Life expectancy in Venezuela

The recent state of health in Venezuela has seen that from 1992 to 1993, there was a cholera epidemic in the Orinoco Delta and Venezuela's political leaders were accused of racial profiling of their own indigenous people to deflect blame from the country's institutions, thereby aggravating the epidemic. During the 1990s, the mortality rate was 318 per 100,000 people for heart and heart-related diseases, 156 for cancers, 634 for external causes (including drowning, self-harm, violence, falls, road accidents etc.), 1,126 for communicable diseases such as chest infections, syphilis, and meningitis, and 654 for certain congenital conditions.

Several transmissible diseases, including dengue fever, malaria, measles, and tuberculosis, reappeared in Venezuela. In 1999 an estimated 62,000 Venezuelans were living with acquired immune deficiency syndrome (AIDS), and in 2001 an estimated 2,000 people died from AIDS. At the end of 2003, the percentage of the population between the ages of 15 and 49 with human immunodeficiency virus (HIV)/AIDS was 0.7. In 2000, 85% of the urban population and 70% of the rural population had access to potable water. Sanitation levels improved for 71% of the urban population and 48% of the rural population. In August 2001, President Hugo Chávez announced a national campaign to fight the dengue fever epidemic that had infected 24,000 and killed four. Child immunization for measles in 2002 (as a percentage of those under 12 months of age) dropped to 78%, compared with 84% in 1999.

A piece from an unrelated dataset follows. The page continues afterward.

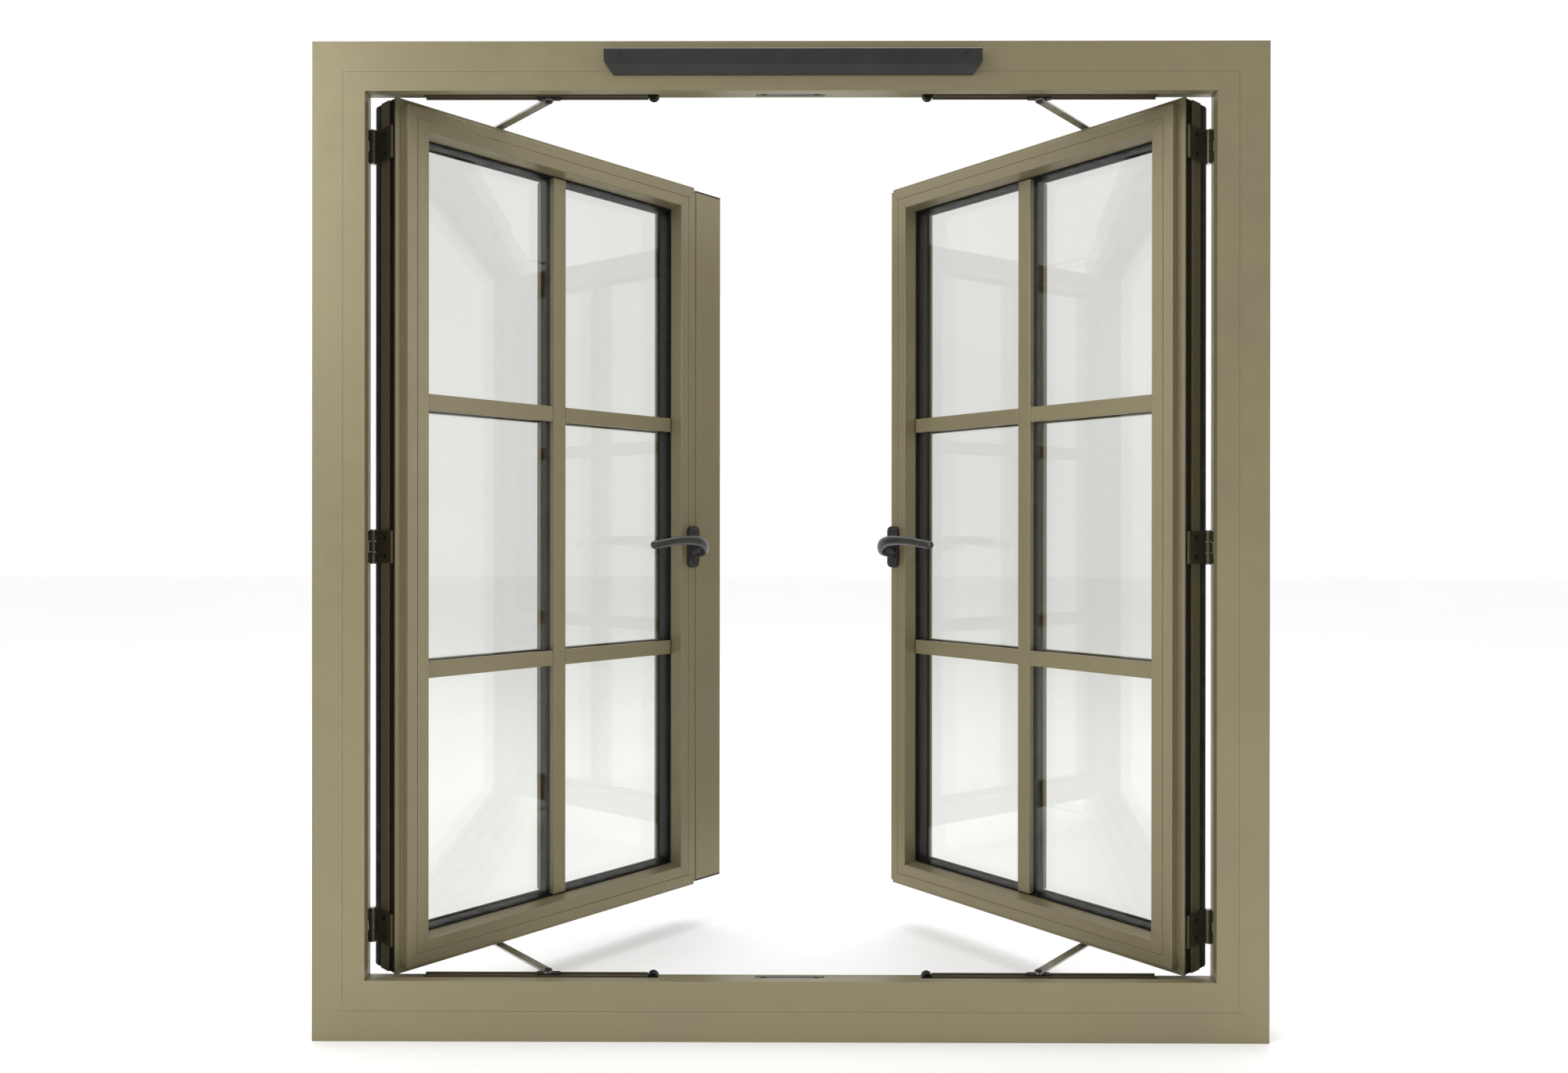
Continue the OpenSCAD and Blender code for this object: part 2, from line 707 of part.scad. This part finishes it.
// Points along the lever from its neck to its tip, and its radius at each
lever_path = [[0, -4, 0], [0, -19, 4], [-8, -31, 14], [-30, -37, 20], [-72, -38, 18],
    [-grip_l, -37, 12]];
lever_r = [6.5, 6, 5.8, 5.6, 5.6, 5];

// Lever with its collar and journal, and the square spindle that it turns
module handle_lever() color(black) translate([handle_x, y_face - base_t, handle_z]) {
    translate([0, -0.3, 0]) rotate([90, 0, 0]) cylinder(r = 8.5, h = 4);
    translate([0, -0.5, 0]) rotate([-90, 0, 0]) cylinder(r = journal_r, h = base_t + 0.2);
    translate([-spindle_w / 2, base_t - 0.5, -spindle_w / 2])
        cube([spindle_w, y_outer + 16 - y_face, spindle_w]);
    for (i = [0 : len(lever_path) - 2]) hull() {
        translate(lever_path[i]) sphere(r = lever_r[i], $fn = 20);
        translate(lever_path[i + 1]) sphere(r = lever_r[i + 1], $fn = 20);
    }
}

// Rod from the gearbox to its shoot bolt, drawn at the lower end
module rod() {
    end = handle_z - gearbox_h / 2 - 0.3;
    translate([rod_x - 5, rod_y - 2, sash_z0 + 30]) cube([10, 4, end - sash_z0 - 30]);
    translate([rod_x, rod_y, sash_z0 + 0.5]) cylinder(r = bolt_r, h = 40);
}

// The same rod above the gearbox
module rod_up() {
    start = handle_z + gearbox_h / 2 + 0.3;
    translate([rod_x - 5, rod_y - 2, start]) cube([10, 4, sash_z1 - 30 - start]);
    translate([rod_x, rod_y, sash_z1 - 40.5]) cylinder(r = bolt_r, h = 40);
}

// Profile on the left sash's free edge that covers the joint between the sashes
module meeting_cover() color(olive) {
    x0 = -meet_half + cover_gap;
    x1 = x0 + cover_w;
    back_x = meet_half - step - sash_edge;
    z0 = sill_face + lip_gap + cap_t;
    h = frame_h - head_face - lip_gap - cap_t - z0;
    translate([0, 0, z0]) linear_extrude(h) difference() {
        polygon([[x0, y_face], [x1, y_face], [x1, lip_t], [back_x, lip_t], [back_x, y_back],
            [sash_x1, y_back], [sash_x1, lip_t], [x0, lip_t]]);
        translate([sash_x1 + sash_wall, y_face + 3])
            square([back_x - sash_x1 - 2 * sash_wall, y_back - y_face - 3 - sash_wall]);
    }
}

module cover_caps() color(black) {
    x0 = -meet_half + cover_gap;
    z_sum = sill_face + frame_h - head_face;
    for (z = [sill_face + lip_gap, z_sum - sill_face - lip_gap - cap_t]) translate([0, 0, z])
        linear_extrude(cap_t) {
            translate([x0, y_face]) square([cover_w, lip_t - y_face]);
            translate([sash_x1, lip_t]) square([meet_half - step - sash_edge - sash_x1,
                y_back - lip_t]);
        }
}

// Arms and shoes of a sash's two stays, folded out to the sash's opening angle
module stay_arms(side) turn(pin_x + arm_l, pin_y, -2 * opening(side)) both_ends() stay_arm();

module stay_shoes(side) turn(pin_x + arm_l, pin_y, -2 * opening(side))
    turn(pin_x + 2 * arm_l, pin_y, opening(side)) both_ends() stay_shoe();

frame_jamb_left();
frame_jamb_right();
frame_head();
frame_sill();
frame_thermal_break();
frame_corner_cleats();
frame_seal();
frame_screws();
vent_cover();
vent_canopy();
vent_screws();
shoot_bolt_keeps();
hinge_frame_leaves();
hinge_pins();
stay_tracks();
track_end_stops();
hang("left") meeting_cover();  // left_meeting_cover
hang("left") cover_caps();  // left_cover_caps
for (side = ["left", "right"]) {
    hang(side) hinge_stile();
    hang(side) meeting_stile();
    hang(side) rails();
    hang(side) outer_profiles();
    hang(side) sash_thermal_break();
    hang(side) sash_corner_cleats();
    hang(side) glazing_beads();
    hang(side) seals();
    hang(side) glass_panes();
    hang(side) glass_spacers();
    hang(side) glazing_bars();
    hang(side) hinge_leaves();
    hang(side) sash_screws();
    hang(side) stay_bars();
    hang(side) handle_base();
    hang(side) gearbox();
    hang(side) handle_lever();
    hang(side) color(steel) rod_up();
    hang(side) color(steel) rod();
    hang(side) color(steel) stay_arms(side);
    hang(side) color(black) stay_shoes(side);
}
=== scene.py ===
import json
import math

import bmesh
import bpy
from mathutils import Matrix, Vector


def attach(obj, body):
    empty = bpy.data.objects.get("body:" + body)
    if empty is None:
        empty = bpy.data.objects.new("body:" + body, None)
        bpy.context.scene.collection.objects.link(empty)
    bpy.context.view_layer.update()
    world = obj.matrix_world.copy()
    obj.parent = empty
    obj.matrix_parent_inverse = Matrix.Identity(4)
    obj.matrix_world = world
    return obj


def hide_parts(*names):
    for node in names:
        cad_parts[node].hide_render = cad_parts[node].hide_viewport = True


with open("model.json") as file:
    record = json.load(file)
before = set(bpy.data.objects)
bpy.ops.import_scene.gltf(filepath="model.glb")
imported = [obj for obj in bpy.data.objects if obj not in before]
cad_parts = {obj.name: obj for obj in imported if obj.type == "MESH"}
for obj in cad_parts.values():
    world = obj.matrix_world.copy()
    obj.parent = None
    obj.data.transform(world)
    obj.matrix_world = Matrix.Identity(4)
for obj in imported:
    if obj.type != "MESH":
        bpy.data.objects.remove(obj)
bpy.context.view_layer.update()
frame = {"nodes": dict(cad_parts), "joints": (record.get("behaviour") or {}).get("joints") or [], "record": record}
NODES = frame["nodes"]
SLOTS = {part["node"]: part["material_slot"] for part in frame["record"]["subparts"]}
SIDES = ("left", "right")
MM = 0.001


# ---------- materials ----------

# Sockets of a colour mix node, by number because several share one name
MIX_FACTOR, MIX_FIRST, MIX_SECOND, MIX_RESULT = 0, 6, 7, 2
# Most values of a noise texture lie between these two
NOISE_LOW, NOISE_HIGH = 0.3, 0.7


class Tree:
    """A material's node tree with short helpers."""

    def __init__(self, name):
        self.mat = bpy.data.materials.new(name)
        self.mat.use_nodes = True
        self.tree = self.mat.node_tree
        self.tree.nodes.clear()
        self.out = self.add("ShaderNodeOutputMaterial")
        self.bsdf = self.add("ShaderNodeBsdfPrincipled")
        self.link(self.bsdf.outputs["BSDF"], self.out.inputs["Surface"])
        self.coord = self.add("ShaderNodeTexCoord").outputs["Object"]

    def add(self, kind):
        return self.tree.nodes.new(kind)

    def link(self, a, b):
        self.tree.links.new(a, b)

    def stretched(self, scale):
        """Object coordinates scaled by axis, which draws a texture out along the smallest."""
        mapping = self.add("ShaderNodeMapping")
        mapping.inputs["Scale"].default_value = scale
        self.link(self.coord, mapping.inputs["Vector"])
        return mapping.outputs["Vector"]

    def noise(self, scale, detail, rough=0.5, vector=None):
        noise = self.add("ShaderNodeTexNoise")
        noise.inputs["Scale"].default_value = scale
        noise.inputs["Detail"].default_value = detail
        noise.inputs["Roughness"].default_value = rough
        self.link(vector or self.coord, noise.inputs["Vector"])
        return noise.outputs["Fac"]

    def cells(self, scale):
        cells = self.add("ShaderNodeTexVoronoi")
        cells.inputs["Scale"].default_value = scale
        self.link(self.coord, cells.inputs["Vector"])
        return cells.outputs["Distance"]

    def spread(self, fac, low, high):
        """Maps a noise to the range from low to high."""
        spread = self.add("ShaderNodeMapRange")
        spread.inputs["From Min"].default_value = NOISE_LOW
        spread.inputs["From Max"].default_value = NOISE_HIGH
        spread.inputs["To Min"].default_value = low
        spread.inputs["To Max"].default_value = high
        self.link(fac, spread.inputs["Value"])
        return spread.outputs["Result"]

    def mix(self, blend):
        mix = self.add("ShaderNodeMix")
        mix.data_type = "RGBA"
        mix.blend_type = blend
        return mix

    def colours(self, fac, first, second):
        """Goes from the first colour to the second."""
        mix = self.mix("MIX")
        mix.inputs[MIX_FIRST].default_value = (*first, 1)
        mix.inputs[MIX_SECOND].default_value = (*second, 1)
        self.link(fac, mix.inputs[MIX_FACTOR])
        return mix.outputs[MIX_RESULT]

    def mottled(self, noise, first, second):
        """Two colours shared out by a noise."""
        return self.colours(self.spread(noise, 0, 1), first, second)

    def multiplied(self, first, second):
        mix = self.mix("MULTIPLY")
        mix.inputs[MIX_FACTOR].default_value = 1.0
        self.link(first, mix.inputs[MIX_FIRST])
        self.link(second, mix.inputs[MIX_SECOND])
        return mix.outputs[MIX_RESULT]

    def bump(self, height, strength, distance, under=None):
        bump = self.add("ShaderNodeBump")
        bump.inputs["Strength"].default_value = strength
        bump.inputs["Distance"].default_value = distance
        self.link(height, bump.inputs["Height"])
        if under is not None:
            self.link(under, bump.inputs["Normal"])
        return bump.outputs["Normal"]

    def set(self, **values):
        """Sets sockets of the shader, whose names have spaces for the underscores here."""
        for key, value in values.items():
            self.bsdf.inputs[key.replace("_", " ")].default_value = value

    def use(self, key, socket):
        self.link(socket, self.bsdf.inputs[key])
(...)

In August 2014, Venezuela was the only country in Latin America where the incidence of malaria was increasing, allegedly due to illegal mining; and in 2013, Venezuela registered the highest number of cases of malaria in the past 50 years, with 300 out of every 100,000 Venezuelans being infected with the disease. Medical shortages in the country also hampered the treatment of Venezuelans. Shortages of antiretroviral medicines to treat HIV/AIDS affected about 50,000 Venezuelans, potentially causing thousands of Venezuelans with HIV to develop AIDS. Venezuelans also stated that due to shortages of medicines, it was hard to find acetaminophen to help alleviate the newly introduced chikungunya virus, a potentially lethal mosquito-borne disease. In September 2014, Health Minister Nancy Pérez admitted that there were 45,745 cases of dengue fever. There were also contested estimates involving the number of Venezuelans infected with chikungunya. In September 2014, the Venezuelan government stated that only 400 Venezuelans were infected with chikungunya while the Central University of Venezuela stated that there could be between 65,000 and 117,000 Venezuelans infected. In August 2015, independent health monitors said that there were more than two million people infected with chikungunya while the government said there were 36,000 cases.

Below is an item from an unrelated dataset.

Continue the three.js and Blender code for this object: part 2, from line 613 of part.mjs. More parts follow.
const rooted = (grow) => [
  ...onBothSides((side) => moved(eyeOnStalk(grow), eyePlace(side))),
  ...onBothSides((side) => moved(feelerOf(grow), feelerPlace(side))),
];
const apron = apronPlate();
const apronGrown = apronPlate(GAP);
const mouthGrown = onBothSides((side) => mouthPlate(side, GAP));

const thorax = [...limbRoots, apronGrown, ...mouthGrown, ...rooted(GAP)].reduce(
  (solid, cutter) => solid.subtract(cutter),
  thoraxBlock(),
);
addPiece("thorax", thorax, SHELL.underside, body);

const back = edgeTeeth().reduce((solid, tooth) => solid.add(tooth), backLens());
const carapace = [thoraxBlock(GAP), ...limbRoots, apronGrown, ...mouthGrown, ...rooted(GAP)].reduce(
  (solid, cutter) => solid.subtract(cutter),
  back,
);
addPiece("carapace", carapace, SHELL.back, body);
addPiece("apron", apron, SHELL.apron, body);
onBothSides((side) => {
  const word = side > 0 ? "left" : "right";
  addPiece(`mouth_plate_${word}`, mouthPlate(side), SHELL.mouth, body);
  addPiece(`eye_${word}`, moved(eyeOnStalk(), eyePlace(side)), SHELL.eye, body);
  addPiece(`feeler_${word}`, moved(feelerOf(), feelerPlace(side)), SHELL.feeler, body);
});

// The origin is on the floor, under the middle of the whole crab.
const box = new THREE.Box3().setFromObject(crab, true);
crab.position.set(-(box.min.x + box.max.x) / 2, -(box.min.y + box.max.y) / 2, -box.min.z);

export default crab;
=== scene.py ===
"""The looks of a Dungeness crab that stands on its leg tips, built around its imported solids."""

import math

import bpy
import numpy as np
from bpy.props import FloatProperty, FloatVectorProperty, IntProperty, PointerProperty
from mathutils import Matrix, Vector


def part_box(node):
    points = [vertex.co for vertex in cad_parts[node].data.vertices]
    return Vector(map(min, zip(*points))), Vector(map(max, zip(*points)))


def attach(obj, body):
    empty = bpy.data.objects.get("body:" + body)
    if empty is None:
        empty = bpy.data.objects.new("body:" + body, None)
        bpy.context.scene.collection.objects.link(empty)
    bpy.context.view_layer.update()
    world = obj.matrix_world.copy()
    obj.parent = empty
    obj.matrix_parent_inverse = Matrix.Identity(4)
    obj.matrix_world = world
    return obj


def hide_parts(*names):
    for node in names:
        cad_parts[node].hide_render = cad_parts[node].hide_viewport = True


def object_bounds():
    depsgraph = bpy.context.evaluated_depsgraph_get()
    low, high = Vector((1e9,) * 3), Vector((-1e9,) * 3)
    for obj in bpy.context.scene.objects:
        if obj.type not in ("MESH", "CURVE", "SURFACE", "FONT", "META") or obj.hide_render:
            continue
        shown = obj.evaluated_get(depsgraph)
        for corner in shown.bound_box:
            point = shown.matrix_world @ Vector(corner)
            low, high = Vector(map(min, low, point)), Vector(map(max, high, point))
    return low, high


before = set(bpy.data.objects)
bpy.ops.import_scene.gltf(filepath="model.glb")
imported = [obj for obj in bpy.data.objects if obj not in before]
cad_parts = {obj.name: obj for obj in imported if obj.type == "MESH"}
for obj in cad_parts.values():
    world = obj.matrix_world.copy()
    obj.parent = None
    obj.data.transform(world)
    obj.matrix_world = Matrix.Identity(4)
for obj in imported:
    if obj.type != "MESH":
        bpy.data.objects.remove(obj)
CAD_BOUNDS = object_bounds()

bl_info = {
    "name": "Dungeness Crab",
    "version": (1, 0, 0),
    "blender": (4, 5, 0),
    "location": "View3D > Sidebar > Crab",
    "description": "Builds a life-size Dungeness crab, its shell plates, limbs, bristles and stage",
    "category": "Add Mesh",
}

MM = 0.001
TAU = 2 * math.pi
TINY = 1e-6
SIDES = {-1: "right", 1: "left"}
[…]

In October 2014, President Maduro announced a plan to create the University of Science and Health and called for a meeting of ALBA to discuss measures against the Ebola virus disease during the Ebola virus epidemic in West Africa.

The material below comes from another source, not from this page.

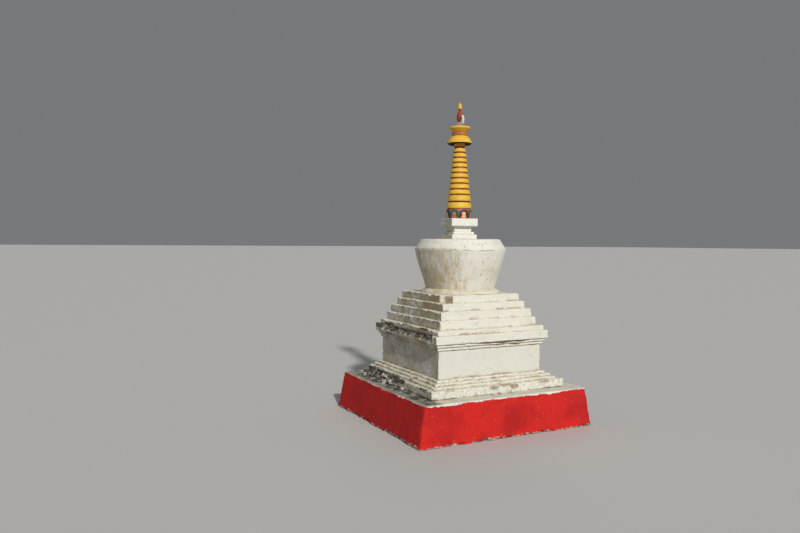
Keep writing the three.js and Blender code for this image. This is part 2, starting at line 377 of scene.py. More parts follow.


# limewash over mud plaster, with its stains, dirty ledges, joints and broken places, and painted shade on the
# side towards -X
def limewashLayers(graph, changes):
    s = {**limewashSettings, **changes}
    place = objectPlace(graph)
    normal = facing(graph)
    coarse = noiseOn(graph, place, 2.6, 5.0, 0.6)
    speckle = noiseOn(graph, place, 15.0, 8.0, 0.7)
    patches = noiseOn(graph, place, 5.0, 7.0, 0.66)
    colour = mixColours(graph, between(graph, patches, *s["dullPatches"]), s["fresh"], s["dull"])
    # rain streaks: narrow sideways, long downwards
    streaks = noiseOn(graph, objectPlace(graph, (24, 24, 2.2)), 1.0, 5.0, 0.6)
    colour = stain(graph, colour, s["streak"], between(graph, streaks, *s["streakLines"]),
                   between(graph, coarse, *s["streakPlaces"]), s["streakShare"])
    # ledges are creamier and hold a little dirt
    ledge = between(graph, normal["Z"], *s["ledgeSlope"])
    colour = stain(graph, colour, s["ledge"], ledge, s["ledgeShare"])
    ledgeDirt = between(graph, speckle, *s["ledgeDirt"])
    colour = stain(graph, colour, s["grimeAndShade"], ledge, ledgeDirt, s["ledgeDirtShare"])
    # the side towards -X is weathered and also darkened as painted shade: grey all over, tan in big patches,
    # gritty close up
    side = times(graph, between(graph, normal["X"], *s["shadedSideTurn"]),
                 between(graph, normal["Z"], *s["sideSlope"]), s["weatherAndShadeShare"])
    grit = noiseOn(graph, place, 40.0, 6.0, 0.8)
    colour = stain(graph, colour, s["grimeAndShade"], side, between(graph, speckle, *s["grimeAndShadePatches"]))
    colour = stain(graph, colour, s["tan"], side, between(graph, coarse, *s["tanPatches"]), s["tanShare"])
    colour = stain(graph, colour, s["shade"], side, between(graph, grit, *s["shadeSpecks"]), s["shadeShare"])
    colour = stain(graph, colour, s["tan"], between(graph, grit, *s["gritSpecks"]), s["gritShare"])
    # earth in the joints between courses, here and there
    seams = between(graph, noiseOn(graph, place, 6.5, 6.0, 0.7), *s["seamPlaces"])
    colour = stain(graph, colour, s["seam"], markOn(graph, "joint"), seams)
    # small dark pits in clusters, each of its own size
    cells = addNode(graph, "ShaderNodeTexVoronoi", {"Vector": place, "Scale": s["pitScale"]}).outputs[0]
    sizes = between(graph, noiseOn(graph, place, 19.0, 5.0, 0.7), 0.35, 0.65, -0.07, 0.09)
    pits = times(graph, between(graph, maths(graph, "ADD", cells, sizes), *s["pitEdge"]),
                 between(graph, noiseOn(graph, place, 7.0, 3.0), *s["pitClusters"]))
    colour = stain(graph, colour, s["pit"], pits, s["pitShare"])
    # where plaster has come off mud and rubble show, and dark earth where the break goes deep
    lumpy = between(graph, noiseOn(graph, place, 22.0, 7.0, 0.7), *s["rubbleLumps"])
    broken = markOn(graph, "broken")
    shallow = mixColours(graph, lumpy, s["mud"], s["rubble"])
    deep = mixColours(graph, lumpy, s["earth"], s["stone"])
    inside = mixColours(graph, between(graph, broken, *s["deepBreaks"]), shallow, deep)
    colour = stain(graph, colour, inside, maths(graph, "MINIMUM", times(graph, broken, s["brokenGain"]), 1.0))
    grain = noiseOn(graph, place, 70.0, 6.0, 0.7)
    brush = noiseOn(graph, objectPlace(graph, (60, 60, 14)), 1.0, 4.0)
    height = maths(graph, "ADD", grain, times(graph, brush, s["brushDepth"]))
    height = maths(graph, "SUBTRACT", height, times(graph, pits, s["pitDepth"]))
    return colour, height


def makeLimewash(name, changes):
    s = limewashSettings
    material, graph, shader = newMaterial(name, s["roughness"], s["shine"])
    colour, height = limewashLayers(graph, changes)
    linkShader(graph, shader, colour, height, s["grain"])
    return material


bowlWashSettings = {
    "wash": {"fresh": rgb(0.785, 0.77, 0.69), "streakShare": 0.15, "weatherAndShadeShare": 0.38, "pitScale": 32.0,
             "pitClusters": (0.42, 0.50)},
    "soil": rgb(0.45, 0.37, 0.235),
    "soilHeight": (1.39, 1.19),
    "soilWander": 0.24,
    "soilShare": 0.45,
    "runs": rgb(0.47, 0.38, 0.22),
    "runLines": (0.45, 0.64),
    "runAndShadeSide": (-0.05, -0.75, 0.10, 1.0),
    "runShare": 0.85,
    "shoulder": (1.548, 1.508),
    "crackHeight": 1.528,
    "crackWander": 0.096,
    "crackEdge": (0.0042, 0.0014),
    "crackStart": (-0.34, -0.28),
    "crackEnd": (0.13, 0.07),
    "crackShare": 0.85,
}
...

In 2016, according to the Venezuelan government, 240,000 cases of malaria were reported, rising 76% in one year. Former Venezuelan health minister José Félix Oletta estimated that more than 500,000 Venezuelans would contract malaria in 2017. 324 suspected diphtheria cases were reported in 2016, the first since 1992, and increasing numbers in following years, with 287 deaths up to the end of 2018. There are reports of diphtheria spreading to other South American countries from Venezuela.

In April 2017 Venezuela's health ministry reported that maternal mortality had jumped by 65% in 2016 and that the number of infant deaths rose by 30%. It also said that the number of cases of malaria was up by 76%. The ministry had not reported health data in two years, and none has been reported since. In May, Maduro sacked the health minister, Antonieta Caporale, for publishing the damning statistics.

In November 2017 the Venezuelan Society of Public Health reported that a total of 857 cases of measles, of which 465 had been confirmed, had been registered. The Pan American Health Organization reported that at least 71% of the reported cases of measles in 2017 occurred in Venezuela.